Every creative decision made in the last third of this movie to deviate from the source ruins it, while every creative decision to hew blindly to the source in the first two thirds leaves it devoid of any real identity or message. Like I said, it manages an almost impossible feat, you really almost have to admire its sheer craft. It's like watching a team of masons painstakingly craft an outhouse out of Belgian Marble.
I could go on. The scene where Rorschach reveals the reason for his violence and brutality is weakened by elision: removing the scene with the gas can, hacksaw and handcuffs makes a simple, brutal explosion of violence out of what had been a far more complex turning-in, a murder that is also an act of violence by Rorschach against who he had been.

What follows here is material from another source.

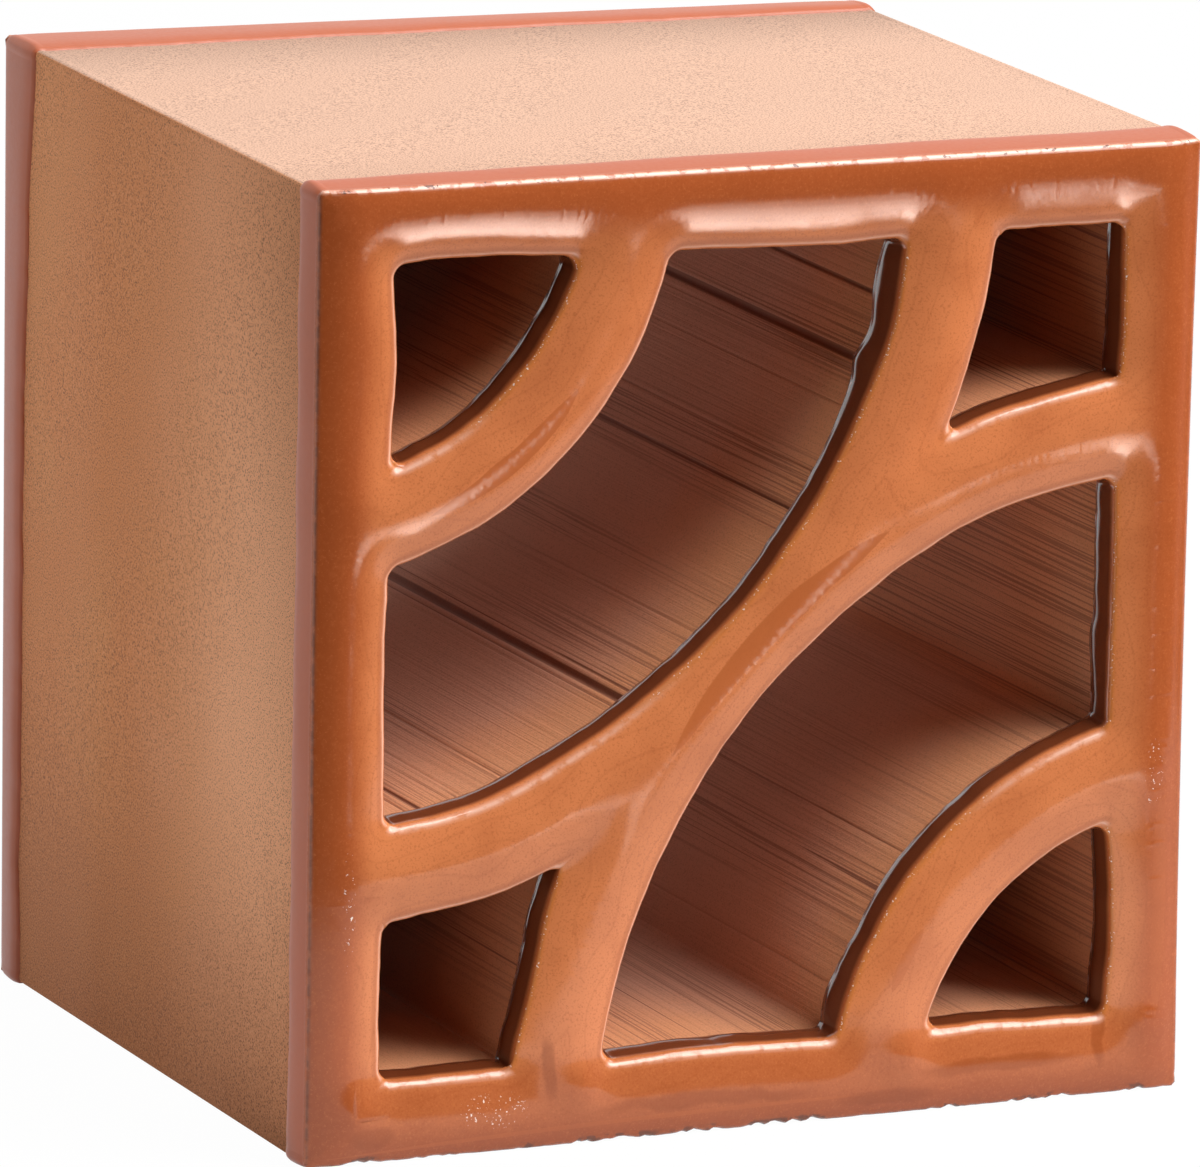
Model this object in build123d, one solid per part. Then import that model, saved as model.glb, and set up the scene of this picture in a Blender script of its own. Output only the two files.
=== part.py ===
"""A pierced clay screen block: one extruded and fired section with six openings.

The block stands on its bed with its pierced faces to the front (-Y) and the back (+Y).
Seen from the front, every web is an arc struck from the top left or the bottom right corner.
Each of those two corners has a small quarter opening, then a curved band between two rings,
and the two other corners keep a four-sided opening. The outer rings of both corners merge at
the middle in a narrow neck, and half a turn about the middle leaves the section as it was.
"""

import os
from math import hypot

from build123d import *

# Overall sizes, in millimetres
FACE_WIDTH = 200.0
FACE_HEIGHT = 204.0
DEPTH = 173.0

# Section: the outer frame, and the rings struck from two opposite corners
FRAME_WALL = 17.0
INNER_ARC_RADIUS = 61.0
INNER_RING_WALL = 20.0
OUTER_RING_WALL = 21.0
NECK_WALL = 17.7

# Roundings and eased edges, left by the die and by the glaze
BLOCK_CORNER_RADIUS = 2.5
OPENING_CORNER_RADIUS = 2.5
SPANDREL_TIP_RADIUS = 1.5
OPENING_RIM_EASING = 1.2
FACE_EDGE_RADIUS = 1.6

# The two corners that the arcs are struck from, seen from the middle of the section
TOP_LEFT = (-FACE_WIDTH / 2, FACE_HEIGHT / 2)
BOTTOM_RIGHT = (FACE_WIDTH / 2, -FACE_HEIGHT / 2)

# Radii of the arcs. The two large ones face each other across the neck, half way between
# the corners, so the diagonal sets them.
INNER_RING_RADIUS = INNER_ARC_RADIUS + INNER_RING_WALL
BAND_ARC_RADIUS = (hypot(FACE_WIDTH, FACE_HEIGHT) - NECK_WALL) / 2
OUTER_RING_RADIUS = BAND_ARC_RADIUS + OUTER_RING_WALL


def disc(corner, radius):
    """A full disc struck from one of the outer corners."""
    return Pos(*corner) * Circle(radius)


def window():
    """The rectangle inside the outer frame, which holds every opening."""
    return Rectangle(FACE_WIDTH - 2 * FRAME_WALL, FACE_HEIGHT - 2 * FRAME_WALL)


def quarter_opening(corner):
    """The small quarter opening beside a corner."""
    cut = window() & disc(corner, INNER_ARC_RADIUS)
    return fillet(cut.vertices(), OPENING_CORNER_RADIUS)


def band_opening(corner):
    """The curved band between the inner and the outer ring of a corner."""
    cut = window() & disc(corner, BAND_ARC_RADIUS)
    cut = cut - disc(corner, INNER_RING_RADIUS)
    return fillet(cut.vertices(), OPENING_CORNER_RADIUS)


def distance_from_middle(vertex):
    return hypot(vertex.X, vertex.Y)


def spandrel_openings():
    """The four-sided openings at the two corners that no ring is struck from."""
    cut = window()
    for corner in (TOP_LEFT, BOTTOM_RIGHT):
        cut = cut - disc(corner, OUTER_RING_RADIUS)
    openings = []
    for face in cut.faces():
        tip, *others = face.vertices().sort_by(distance_from_middle)
        opening = fillet(others, OPENING_CORNER_RADIUS)
        tip = opening.vertices().sort_by(distance_from_middle)[0]
        openings.append(fillet(tip, SPANDREL_TIP_RADIUS))
    return openings


def section():
    """The pierced section, drawn about its middle."""
    outline = RectangleRounded(FACE_WIDTH, FACE_HEIGHT, BLOCK_CORNER_RADIUS)
    for corner in (TOP_LEFT, BOTTOM_RIGHT):
        outline = outline - quarter_opening(corner)
        outline = outline - band_opening(corner)
    for opening in spandrel_openings():
        outline = outline - opening
    return outline


def pierced_faces(block):
    """The front and the back face."""
    return block.faces().filter_by(Axis.Y).sort_by(SortBy.AREA)[-2:]


def breeze_block():
    """The section pushed through the depth, standing on its bed, with its edges eased."""
    upright = Plane(origin=(0, 0, FACE_HEIGHT / 2), x_dir=(1, 0, 0), z_dir=(0, -1, 0))
    block = extrude(upright * section(), DEPTH / 2, both=True)
    arrises = [edge for face in pierced_faces(block) for edge in face.outer_wire().edges()]
    block = fillet(arrises, FACE_EDGE_RADIUS)
    openings = [wire for face in pierced_faces(block) for wire in face.inner_wires()]
    rims = [edge for opening in openings for edge in opening.edges()]
    return chamfer(rims, OPENING_RIM_EASING)


def main():
    os.makedirs("parts", exist_ok=True)
    block = breeze_block()
    export_step(block, "parts/breeze_block.step")
    print("breeze_block", round(block.volume / 1000, 1), "cm3")


main()
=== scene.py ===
# %% [markdown]
# # A glazed clay screen block
#
# The real block is one piece of fired clay. It was pushed through a die, cut to length, dipped
# face down in glaze at both ends and fired. So it shows three surfaces: dry sandy clay on the
# four sides, clay with die lines along the depth inside the six openings, and a thick glossy
# glaze on the two pierced faces that rolls over every rim.
#
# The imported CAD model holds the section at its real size. This lesson reads it, and dresses it
# with three pieces: the clay body, the front glaze and the back glaze.

# %% The frame, and its box
import math

import bmesh
import bpy
import numpy as np
from mathutils import Matrix, Vector, noise


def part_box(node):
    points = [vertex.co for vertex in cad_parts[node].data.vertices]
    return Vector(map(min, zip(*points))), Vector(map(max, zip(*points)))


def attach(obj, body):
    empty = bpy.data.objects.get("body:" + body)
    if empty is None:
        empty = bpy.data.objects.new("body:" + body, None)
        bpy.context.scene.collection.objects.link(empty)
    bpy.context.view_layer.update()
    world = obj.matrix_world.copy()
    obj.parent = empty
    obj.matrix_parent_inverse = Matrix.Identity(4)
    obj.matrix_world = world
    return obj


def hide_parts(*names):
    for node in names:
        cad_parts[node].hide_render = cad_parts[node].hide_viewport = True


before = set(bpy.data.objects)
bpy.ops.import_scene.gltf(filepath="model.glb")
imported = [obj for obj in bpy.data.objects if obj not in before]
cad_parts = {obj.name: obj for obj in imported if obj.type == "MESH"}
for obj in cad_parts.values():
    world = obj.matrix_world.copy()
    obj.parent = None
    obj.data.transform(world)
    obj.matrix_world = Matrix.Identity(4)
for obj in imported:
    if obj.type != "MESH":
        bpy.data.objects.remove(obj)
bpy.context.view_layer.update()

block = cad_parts["breeze_block"]
low, high = (corner * 1000 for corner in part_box("breeze_block"))
HALF_WIDTH = high.x
HALF_DEPTH = high.y
HEIGHT = high.z
print("block, in millimetres:", [round(v, 1) for v in high - low])

# %% [markdown]
# ## The camera
#
# The photograph was taken from far away with a long lens, so the block's edges hardly draw
# together. The camera looks at a spot on the front face. Its lens is given in millimetres for
# Blender's 36 millimetre sensor, and it is rolled a little, because it wasn't quite level.

# %% The camera
LENS = 390.0
AIM = Vector((-0.0359, -0.0865, 0.1193))
CAMERA_AZIMUTH, CAMERA_ELEVATION, CAMERA_ROLL = -24.12, 12.69, 1.19
CAMERA_DISTANCE = 2.6814
FARTHEST = 20


def direction(azimuth, elevation):
    """Points away from the block: the azimuth turns from its front to its right, in degrees."""
    azimuth, elevation = math.radians(azimuth), math.radians(elevation)
    level = math.cos(elevation)
    return Vector((math.sin(azimuth) * level, -math.cos(azimuth) * level, math.sin(elevation)))


def new_object(name, data):
    """An object in the scene, at the origin."""
    made = bpy.data.objects.new(name, data)
    bpy.context.scene.collection.objects.link(made)
    return made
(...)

The sex scene between Laurie and Dan managed to be rather faithful to the comic while at the same time totally missing the point (and being quite frankly a lot more like a bad Cinemax film than I was expecting). And Rorschach's narration, which works fine in the comic, actually could have benefited from some pruning in scenes where we have tools like music to help set a mood.
In the end, if I had never seen the comic book, I would have dismissed Watchmen the movie as a
visually interesting, ambitious failure on the level of Ang Lee's failed Hulk movie. But because I know how much better it could have been, I end up totally disgusted with it. It abandons the heart and mind of the original in an attempt to stuff and mount the body after pulling them out.